1. Its authority. It was the Word of God.
2. In reference to its precepts, perfect obedience was required (Deuteronomy 33:2).
II. The penalty which the failure of obedience involved. “Cursed is every one that continueth not,” etc.
III. The ruin to which those are exposed who are seeking justification through the works of the law. “As many as are of the works of the law are under the curse.” Lesson--The folly of those who are seeking justification by works. To expect to be warmed by the keen northern blast, or to have our thirst quenched by a draught of liquid fire, were not more--were not so--incongruous. This were merely to expect that a positive appointment of God should be altered, which is not in the nature of things impossible--which in particular cases has actually taken place. That were, to expect a revolution to take place in the moral nature of Him “with whom there is no variableness or shadow of turning.” (R. Nicholls.)

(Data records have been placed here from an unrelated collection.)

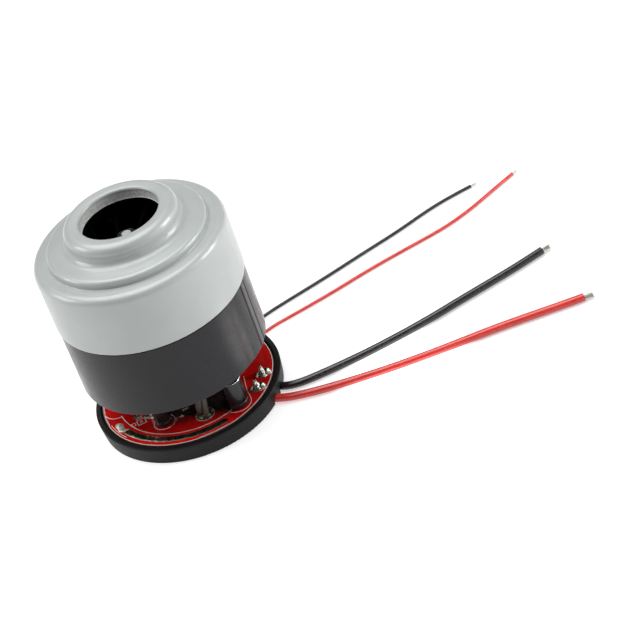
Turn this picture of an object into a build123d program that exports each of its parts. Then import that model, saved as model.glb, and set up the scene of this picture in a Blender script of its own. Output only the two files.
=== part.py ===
from build123d import *
import math
import os

os.makedirs("parts", exist_ok=True)

# Brushless blower motor with its driver board in a tray.
# Frame: millimetres, +Z up along the shaft, origin at the middle of the tray's underside.

# ---------------------------------------------------------------- driving dimensions
# tray and board
TRAY_R_LOW = 34.6          # outer radius at the underside
TRAY_R_TOP = 35.2          # outer radius at the rim (draft)
TRAY_H = 6.6
TRAY_RIM_R = 33.1          # inner radius of the rim
TRAY_LEDGE_R = 31.4        # inner radius under the board's ledge
TRAY_FLOOR = 1.4
BOARD_R = 32.6
BOARD_Z0 = 5.0
BOARD_T = 1.6
BOARD_Z = BOARD_Z0 + BOARD_T
# housing
HOUSING_R = 34.6
HOUSING_RI = 33.0
HOUSING_Z0 = 23.1
HOUSING_Z1 = 54.0
SLEEVE_R = 34.2            # rebate under the cover's skirt
SLEEVE_Z = 51.0
# cover
COVER_R = 35.0
COVER_T = 0.8
COVER_Z0 = 51.2
SHOULDER_Z = 75.0
TIER_R = 29.0
TIER_Z = 78.1
COLLAR_R = 20.7
COLLAR_Z = 85.7
THROAT_R = 14.3
THROAT_Z = 81.0
# motor frame, bearings, shaft
FRAME_R = 24.0
FRAME_RI = 22.8
FRAME_Z0 = 29.0
FRAME_Z1 = 58.5
PLATE_T = 2.5
SHAFT_R = 2.0
SHAFT_Z0 = 22.6
SHAFT_Z1 = 76.7
BRG_R = 6.5
BRG_W = 5.0
LOWER_BRG_Z = 24.0
UPPER_BRG_Z = 52.5
BALL_R = 1.19
BALL_PITCH_R = 4.25
BALLS = 7
# stator and rotor
STATOR_Z0 = 34.0
STATOR_H = 16.0
STATOR_RI = 11.6
TEETH = 6
MAGNET_R = 11.0
CORE_R = 7.0
ROTOR_Z0 = 33.0
ROTOR_H = 18.0
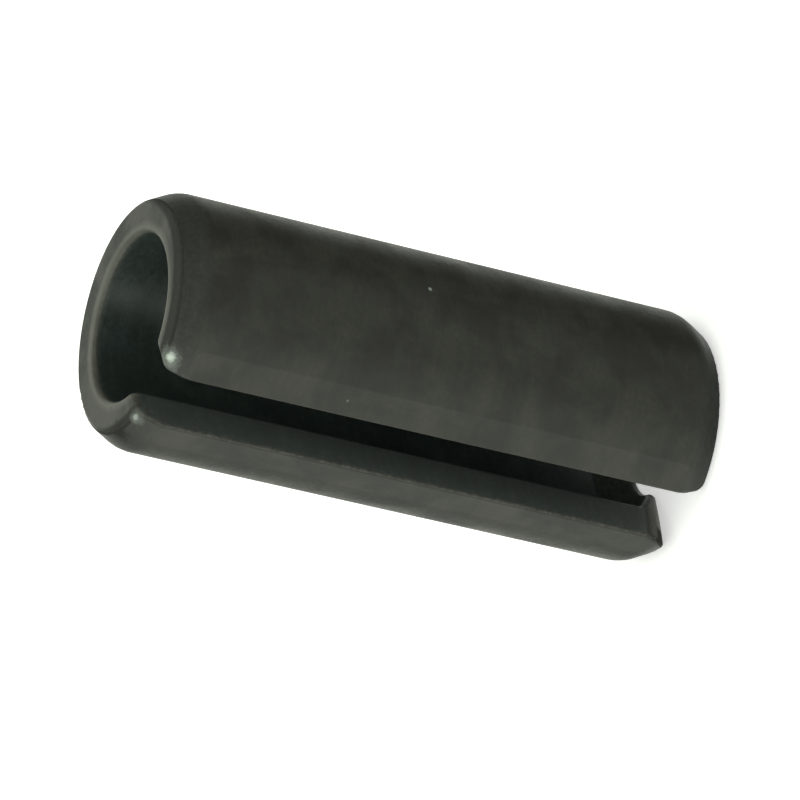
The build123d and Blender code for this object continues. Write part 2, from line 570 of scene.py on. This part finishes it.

Justification by law inconsistent with Scripture
I. The blessedness of the righteous is obtained by faith.
II. In contrast to faith, the law gives the promise of life only to him who worketh. The law says: “The man that doeth them shall live in them.” The law knows nothing of faith; it secures blessings only for those who obey its precepts.
III. Having proved that the blessedness of the righteous is obtained by faith, and that through the law there is a promise for the obedient only, the conclusion is obvious that no man is justified by the law in the sight of God. The man who seeks to establish his own righteousness may “justify himself” in his own estimation, or in that of his fellow-men, but he cannot make himself acceptable in the judgment of God. In the lower courts, where partial justice is administered, he may succeed in obtaining a favourable verdict, but, entering into the presence of God, he stands condemned. (R. Nicholls.)